Kim Lillian Strebel und Chor (Bild: Maurice Korbel / Theater Freiburg)

Kim Lillian Strebel und Chor (Bild: Maurice Korbel / Theater Freiburg)

Der agnostische Juniorprofessor und Sprengstoffexperte Gabriel, dem der Schweizer Tenor Christoph Waltle strahlende Höhe und grosse Ernsthaftigkeit verleiht, verliebt sich in seine muslimische Studentin Safiye (mit Zwischentönen und Stehvermögen: Kim-Lillian Strebel) und konvertiert für diese Liebe sogar zum Islam. Die jüdisch-christliche Tamar (präsent: Sirin Kilic) kommt mit Omar zusammen, kann ihn aber in seinem religiösen Eifer nicht stoppen. Warum sich Omar plötzlich radikalisiert, bleibt unklar. Wie überhaupt die Figuren kaum näher rücken. Sie bleiben in ihren Klischees stecken und werden von der Regie zu wenig geführt.

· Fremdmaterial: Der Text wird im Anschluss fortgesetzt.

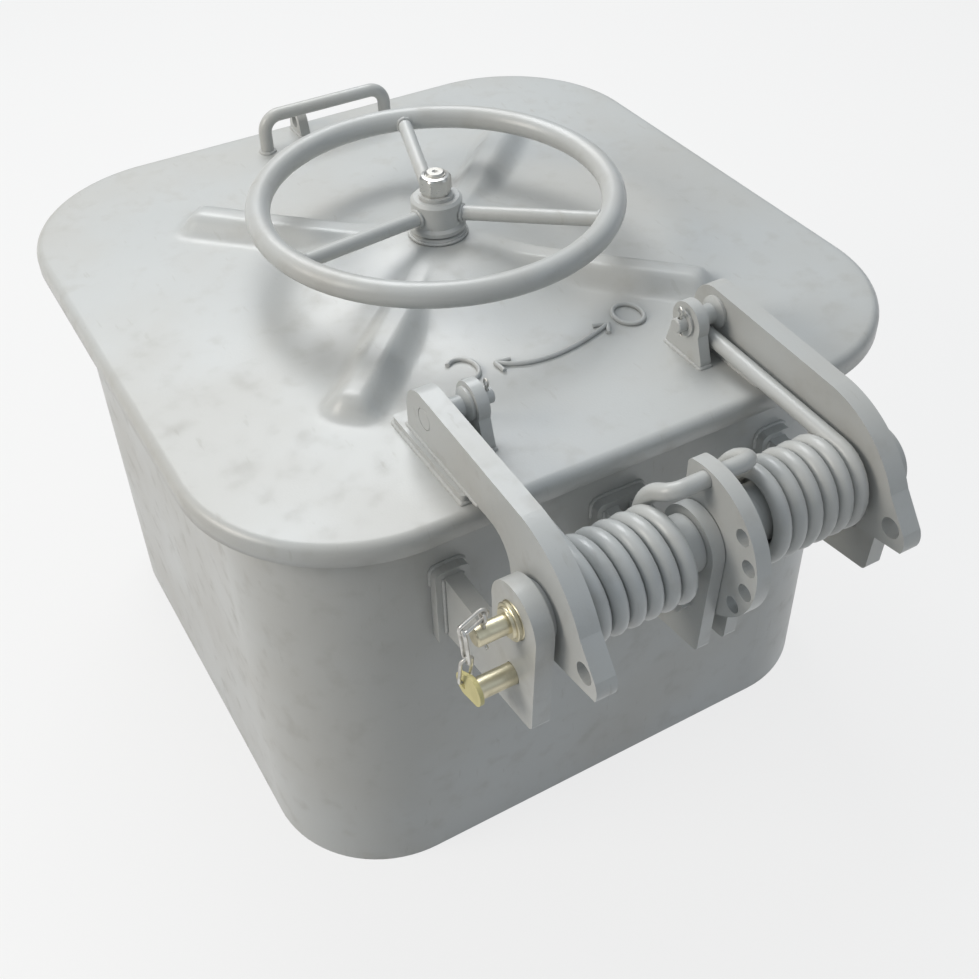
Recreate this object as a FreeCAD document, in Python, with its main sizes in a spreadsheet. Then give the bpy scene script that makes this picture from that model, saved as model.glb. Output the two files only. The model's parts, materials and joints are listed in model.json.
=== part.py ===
import FreeCAD, Part

import math
import os

import Sketcher

# A small quick-acting watertight hatch: a rounded square coaming, a pressed cover on two hinge
# arms with torsion springs, and a handwheel that drives four bolts under the cover.
# X runs along the hinge, +Y points away from it, Z is up, and the coaming's lower edge is z = 0.

DIMENSIONS = [
    ("CoamingHalf", 350), ("CoamingPlate", 8), ("CoamingCorner", 132), ("CoamingHeight", 473),
    ("SeatWidth", 12), ("SeatHeight", 14),
    ("CoverHalf", 381), ("CoverCorner", 168), ("CoverTop", 509), ("CoverPlate", 8),
    ("CoverSkirt", 22), ("CoverEdge", 10),
    ("DomeHeight", 18), ("DomeSpread", 105), ("DomeSeat", 38), ("DomeHalf", 226),
    ("RidgeHeight", 16), ("RidgeWidth", 34), ("RidgeStart", 70), ("RidgeEnd", 268),
    ("GasketWidth", 24), ("GasketThick", 13.8), ("RibThick", 5), ("RibDrop", 12),
    ("HingeY", -484), ("HingeZ", 484), ("ShaftRadius", 18), ("ShaftReach", 232), ("ShaftFarEnd", 212),
    ("RunningGap", 0.05), ("FaceGap", 0.3),
    ("LugOuterX", 195), ("LugPlate", 18), ("LugNose", 35), ("LugTop", 425), ("LugFoot", 350),
    ("LugTipY", -512), ("LugTipZ", 372), ("LugBackFillet", 12),
    ("PadThick", 12), ("PadWidth", 36), ("PadTop", 432), ("PadFoot", 343), ("PadCentre", 60),
    ("CentreInnerX", 8.5), ("CentrePlate", 13),
    ("SectorPlate", 15), ("SectorRadius", 75), ("SectorHub", 30), ("SectorHoles", 64),
    ("SectorHoleRadius", 8.2), ("SectorFirstHole", 142), ("SectorPitch", 25.5),
    ("SectorBoltAngle", 269.5), ("SectorTipAngle", 75), ("SectorEndAngle", 278),
    ("TangRadius", 64), ("TangAngle", 88),
    ("WireRadius", 8), ("CoilRadius", 39), ("CoilInnerX", 43), ("CoilOuterX", 138),
    ("CoilStartAngle", -30), ("CoilTurns", 6), ("CoilEase", 0.12), ("CoilSteps", 8),
    ("WireBend", 14), ("LegBeyond", 18),
    ("MandrelRadius", 27),
    ("ArmInnerX", 150), ("ArmPlate", 20), ("ArmTop", 571), ("ArmBottom", 518),
    ("ArmTipY", -256), ("ArmTipRadius", 28), ("ArmBoss", 46), ("ArmShoulderZ", 563),
    ("ArmTailY", -568), ("HoldRadius", 68), ("TailAngle", 192), ("OpenAngle", 80),
    ("HoldHole", 10.5), ("FootWidth", 32), ("FootBack", -235), ("FootFront", -367),
    ("PinY", -290), ("PinZ", 548), ("PinHead", 11), ("PinShank", 7.5),
    ("SpoolFlange", 16.5), ("SpoolWaist", 10.2), ("SpoolRim", 3),
    ("EarInnerX", 114), ("EarPlate", 12), ("EarRadius", 21), ("EarFoot", 56),
    ("WheelRadius", 187.5), ("WheelBar", 13), ("WheelZ", 579.4), ("SpokeZ", 563),
    ("SpokeRadius", 8), ("SpokeAngle", 73.7), ("HubRadius", 27.5), ("HubFoot", 545.6),
    ("HubTop", 581), ("HubFlange", 30.5),
    ("SpindleRadius", 14), ("StudRadius", 10), ("StudTop", 609), ("SpindleFoot", 416),
    ("GlandRadius", 24), ("GlandFlange", 29), ("GlandTop", 545.2),
    ("CamRadius", 100), ("CamFoot", 466), ("CamPlate", 10), ("CamPinStart", 48),
    ("CamTravel", 36), ("CamTurn", 90), ("CamPin", 6), ("CamSlotGap", 0.4),
    ("DogWidth", 28), ("DogFoot", 452), ("DogPlate", 12), ("DogTip", 388), ("DogHeel", 33),
    ("GuideRadius", 345), ("GuideLength", 18), ("GuideWall", 7), ("GuideGap", 0.5),
    ("BracketReach", 36), ("BracketWidth", 44), ("BracketTop", 473),
    ("HandleX", 15), ("HandleSpan", 162), ("HandleY", 324), ("HandleBar", 8),
    ("HandleTop", 553), ("HandleBend", 20),
    ("EyeX", -10), ("EyeY", 352), ("EyePlate", 12), ("EyeRadius", 15), ("EyeHole", 8),
    ("LockPinRadius", 10), ("LockPinTip", -171.5), ("LockPinEnd", -230),
    ("TabPlate", 4), ("TabRadius", 14), ("TabHole", 4.5), ("ChainWire", 1.7),
    ("CotterWire", 1.5), ("CotterRise", 4),
]

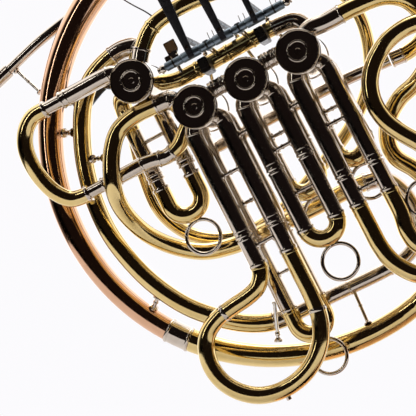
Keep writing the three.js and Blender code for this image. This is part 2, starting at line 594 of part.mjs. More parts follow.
/** A curved hook for the little finger, on the change valve's loop. */
function fingerHook() {
  const base = at(104, -82.6, 29);
  const points = smooth([base, at(105, -92, 26), at(107, -106, 20), at(116, -114, 12),
    at(126, -110, 6), at(128, -100, 4)], 8);
  return tube(points, 2.6, 2.5, 8);
}
add('finger_hook', fingerHook(), nickel);

// The origin is on the floor, under the middle of the whole instrument.
const extent = new THREE.Box3().setFromObject(horn);
const middle = extent.getCenter(new THREE.Vector3());
horn.position.set(-middle.x, -middle.y, -extent.min.z);

export default horn;
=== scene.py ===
"""Double French horn: visual model over the CAD frame, drawn in horn millimetres."""

import math

import bmesh
import bpy
from mathutils import Matrix, Vector


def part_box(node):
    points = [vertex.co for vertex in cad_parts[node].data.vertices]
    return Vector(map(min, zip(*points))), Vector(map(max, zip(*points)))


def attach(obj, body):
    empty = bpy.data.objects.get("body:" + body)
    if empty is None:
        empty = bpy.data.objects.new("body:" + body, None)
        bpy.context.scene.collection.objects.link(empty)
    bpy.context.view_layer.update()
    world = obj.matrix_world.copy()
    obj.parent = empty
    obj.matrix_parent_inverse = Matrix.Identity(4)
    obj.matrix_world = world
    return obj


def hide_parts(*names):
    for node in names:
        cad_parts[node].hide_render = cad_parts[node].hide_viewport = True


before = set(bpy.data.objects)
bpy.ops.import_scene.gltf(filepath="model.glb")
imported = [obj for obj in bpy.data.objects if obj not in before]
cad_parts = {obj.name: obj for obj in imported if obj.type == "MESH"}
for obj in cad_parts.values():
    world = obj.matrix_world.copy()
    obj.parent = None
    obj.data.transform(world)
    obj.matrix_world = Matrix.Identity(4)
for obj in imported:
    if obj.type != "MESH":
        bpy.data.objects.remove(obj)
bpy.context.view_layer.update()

# ---- driving dimensions, in millimetres ------------------------------------
ROW_TILT = math.radians(27)
FRONT_DECK = 18
REAR_DECK = 47
LEG_HALF = 13.7
LEG_R = 7.1
SLIDE_R = 5.9
RING_R = 14.5
RING_WIRE = 1.6
BELL_X, BELL_Z = 50, -14
BELL_LOOP_R = 191.5
BELL_DEPTH = 66
BELL_RIM_R = 155
BELL_RIM_Z = -372
BELL_INSET = 12
TAIL_START = 243
THROAT_R = 20
TUNING_U = -49.5
TUNING_HALF = 14.5
HINGE_V = -38.5
CRANK_V = -53
LINK_Y = 75
FRONT_CLEAR, BACK_CLEAR, ROTOR_CLEAR = 5, 62, 15.7
THUMB_U, THUMB_V, THUMB_Y = -70, -66, 79
MILL_CUT, MILL_FROM = 0.28, 17.95
FLOOR_R = 0.82
VALVES = {"change": (-37, -43), "valve1": (0, 0), "valve2": (47, 0), "valve3": (94, 0)}
SIDES = 32

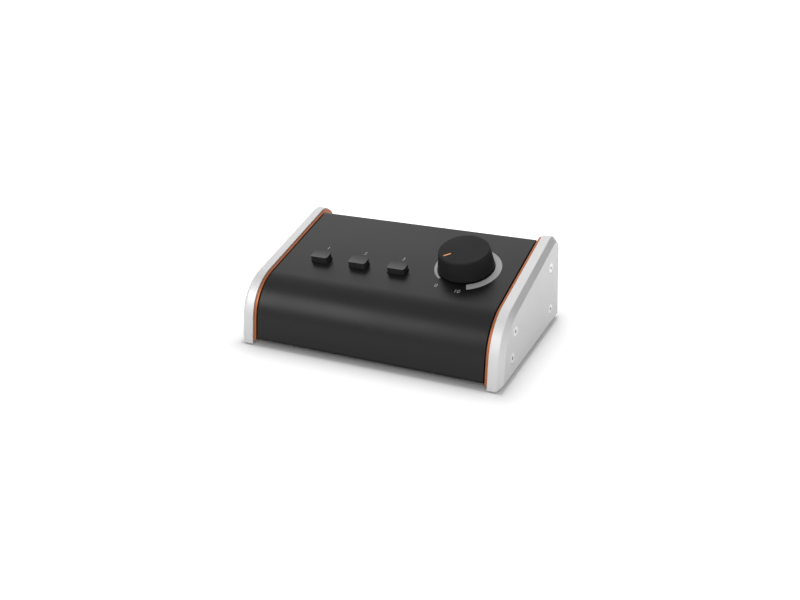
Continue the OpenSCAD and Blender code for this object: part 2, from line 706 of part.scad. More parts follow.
// Insert with three contact holes round the bore for a 6.35 mm plug
module input_insert(x) color([0.16, 0.16, 0.17]) on_rear(x, socket_z) difference() {
  union() {
    translate([0, 0, collar_h - plug_l]) cylinder(d = insert_d, h = plug_l - 0.4);
    translate([0, 0, collar_h - plug_l - tail_l]) cylinder(d = tail_d, h = tail_l + 1);
  }
  translate([0, 0, collar_h - plug_l - tail_l + 1]) cylinder(d = jack_d, h = plug_l + tail_l);
  for (a = pin_angles) rotate([0, 0, a]) translate([pin_circle / 2, 0, collar_h - plug_l + 1.5])
    cylinder(d = pin_d + 2 * hole_gap, h = plug_l);
}

module input_insert_left() input_insert(inputs[0]);
module input_insert_right() input_insert(inputs[1]);

module input_latch(x) color([0.3, 0.3, 0.31]) on_rear(x, socket_z) translate([0, latch_up, 0])
  rotate([0, 90, 0]) translate([0, 0, -latch_w / 2]) linear_extrude(latch_w) soft_polygon(
    [[-latch_out, -latch_h / 2], [-latch_out, latch_h / 2], [tray_t + latch_in, latch_h / 2],
      [tray_t + latch_in, -latch_h / 2]], [0.8, 0.8, 0, 0]);

module input_latch_left() input_latch(inputs[0]);
module input_latch_right() input_latch(inputs[1]);

module output_socket(x) color([0.13, 0.13, 0.14]) on_rear(x, socket_z) difference() {
  socket_housing();
  for (a = pin_angles) rotate([0, 0, a]) translate([pin_circle / 2, 0, -tray_t - socket_l - overlap])
    cylinder(d = pin_d + 2 * run_gap, h = socket_l);
}

module output_socket_left() output_socket(outputs[0]);
module output_socket_right() output_socket(outputs[1]);

module output_pins(x) color([0.85, 0.83, 0.78]) on_rear(x, socket_z) for (a = pin_angles)
  rotate([0, 0, a]) translate([pin_circle / 2, 0, 0]) rotate_extrude() soft_polygon(
    [[0, -tray_t - socket_l - 3], [0, collar_h - 1], [pin_d / 2, collar_h - 1],
      [pin_d / 2, -tray_t - socket_l - 3]], [0, 0, 0.9, 0]);

module output_pins_left() output_pins(outputs[0]);
module output_pins_right() output_pins(outputs[1]);

module mini_socket() color([0.12, 0.12, 0.13]) on_rear(mini_x, mini_z) difference() {
  union() {
    slab(-mini_w / 2, mini_w / 2, -mini_up, mini_up, -tray_t - mini_l, -tray_t);
    translate([0, 0, -tray_t]) cylinder(d = mini_nose_d, h = tray_t + mini_nose_l);
  }
  translate([0, 0, -tray_t - mini_l + 1]) cylinder(d = mini_d, h = mini_l + tray_t + mini_nose_l);
}

module mini_socket_nut() color([0.75, 0.75, 0.75]) on_rear(mini_x, mini_z) difference() {
  cylinder(d = mini_nose_d + 2.4, h = mini_nut_h);
  translate([0, 0, -overlap]) cylinder(d = mini_nose_d + 2 * run_gap, h = mini_nut_h + 2 * overlap);
  for (a = [0, 90]) rotate([0, 0, a]) slab(-mini_nose_d, mini_nose_d, -0.5, 0.5, mini_nut_h - 0.8, mini_nut_h + 1);
}

module socket_screws() color([0.15, 0.15, 0.16]) at_socket_screws() pan_screw(tap_l, tap_d);

/* ---- ribbon cable ---- */

// Points on one side of the bend, at a radius r about its centre
function bend_points(r, n = 16) = [for (k = [0:n]) let (a = -90 - (180 - slope_a) * k / n)
  bend_c + r * [cos(a), sin(a)]];

module ribbon_section() {
  outside = bend_points(bend_r + ribbon_t / 2);
  inside = bend_points(bend_r - ribbon_t / 2);
  n = len(outside) - 1;
  polygon(concat(
    [outside[0] + [ribbon_run, 0]],
    outside,
    [outside[n] + ribbon_run * along, inside[n] + ribbon_run * along],
    [for (k = [0:n]) inside[n - k]],
    [inside[0] + [ribbon_run, 0]]
  ));
}

module ribbon_cable() color([0.6, 0.6, 0.62]) raised()
  across(ribbon_x - ribbon_w / 2, ribbon_w) ribbon_section();

// Blocks of one height under both runs of the ribbon, z0 away from the boards
module ribbon_blocks(z0, h) {
  raised() slab(ribbon_x - plug_w / 2, ribbon_x + plug_w / 2, ribbon_bend_y, ribbon_bend_y + ribbon_run,
    board_top + z0, board_top + z0 + h);
  on_panel(0, 0) slab(ribbon_x - plug_w / 2, ribbon_x + plug_w / 2, -bend_s, -bend_s + ribbon_run,
    panel_board_top - board_t - z0 - h, panel_board_top - board_t - z0);
}

module ribbon_headers() color([0.1, 0.1, 0.1]) ribbon_blocks(0, header_h);
module ribbon_plugs() color([0.3, 0.3, 0.32]) ribbon_blocks(header_h, plug_h);

top_cover();
chassis_tray();
left_cheek();
right_cheek();
left_trim_plate();
right_trim_plate();
cheek_screws();
cheek_nuts();
cover_screws();
cover_nuts();
volume_knob();
knob_pointer();
pot_shaft();
pot_bush();
pot_case();
pot_wafers();
pot_washer();
pot_nut();
button_cap_1();
button_cap_2();
button_cap_3();
switch_plunger_1();
switch_plunger_2();
switch_plunger_3();
switch_body_1();
switch_body_2();
switch_body_3();
panel_board();
panel_spacers();
panel_board_screws();
main_board();
main_spacers();
main_board_screws();
input_socket_left();
input_socket_right();
input_insert_left();
input_insert_right();
input_latch_left();
input_latch_right();
output_socket_left();
output_socket_right();
output_pins_left();
output_pins_right();
mini_socket();
mini_socket_nut();
socket_screws();
ribbon_cable();
ribbon_plugs();
ribbon_headers();
foot_front_left();
foot_front_right();
foot_rear_left();
foot_rear_right();
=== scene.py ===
"""The looks of a small studio monitor controller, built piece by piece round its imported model."""

import json
import math

import bmesh
import bpy
from bpy.props import FloatProperty, FloatVectorProperty, PointerProperty
from bpy.types import Operator, Panel, PropertyGroup
from mathutils import Matrix, Vector


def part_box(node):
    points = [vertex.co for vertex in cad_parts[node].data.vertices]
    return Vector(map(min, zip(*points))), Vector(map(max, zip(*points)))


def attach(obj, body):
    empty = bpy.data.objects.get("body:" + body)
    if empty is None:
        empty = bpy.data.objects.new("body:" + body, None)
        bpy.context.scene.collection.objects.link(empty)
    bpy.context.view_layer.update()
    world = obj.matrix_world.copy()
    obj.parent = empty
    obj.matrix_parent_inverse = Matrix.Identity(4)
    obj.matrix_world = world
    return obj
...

Stimmiger gelingt die Einbindung des Kinderchors des Freiburger Theaters (Leitung: Thomas Schmieger), der an das grausame Scheitern des friedlichen Kinderkreuzzuges von 1212 erinnert. Mit ihren schwarzen Perücken, die das Gesicht verdecken, sind sie ihrer Individualität beraubt. (Kostüme: Ariane Isabell Unfried). Die hellen, reinen Kinderstimmen sind stille Friedensmahner, denen Vollmer einen besonderen, unverwechselbaren Ton gewährt.

Pädagogisches Ende

Im Übrigen arbeitet der Komponist mit Orgelpunkten und Ostinati, härtet den Orchesterklang durch viel Schlagzeug und fokussiert die klangmächtigen Chöre (Opernchor des Theaters Freiburg, verstärkt von Studierenden der Musikhochschule, Leitung: Bernhard Moncado) mit gleichen Rhythmen. Die beiden kläglichen Raps, die der bedauernswerte Kriegsgewinnler Dandolo (Andrei Yvan) hinlegen muss, erinnern an gut gemeintes Schülertheater.

Auch das Ende gerät eher pädagogisch als künstlerisch wertvoll. Kurz vor dem Attentat zögert Omar – und wird von Maciel erschossen. Zum Epilog kommen alle Beteiligten nochmals auf die Bühne. Die Kinder legen die Perücken ab und zeigen ihre Gesichter. Mit hymnischen Melodien werden Frieden und Gerechtigkeit gefordert. Zu schön, um wahr zu sein.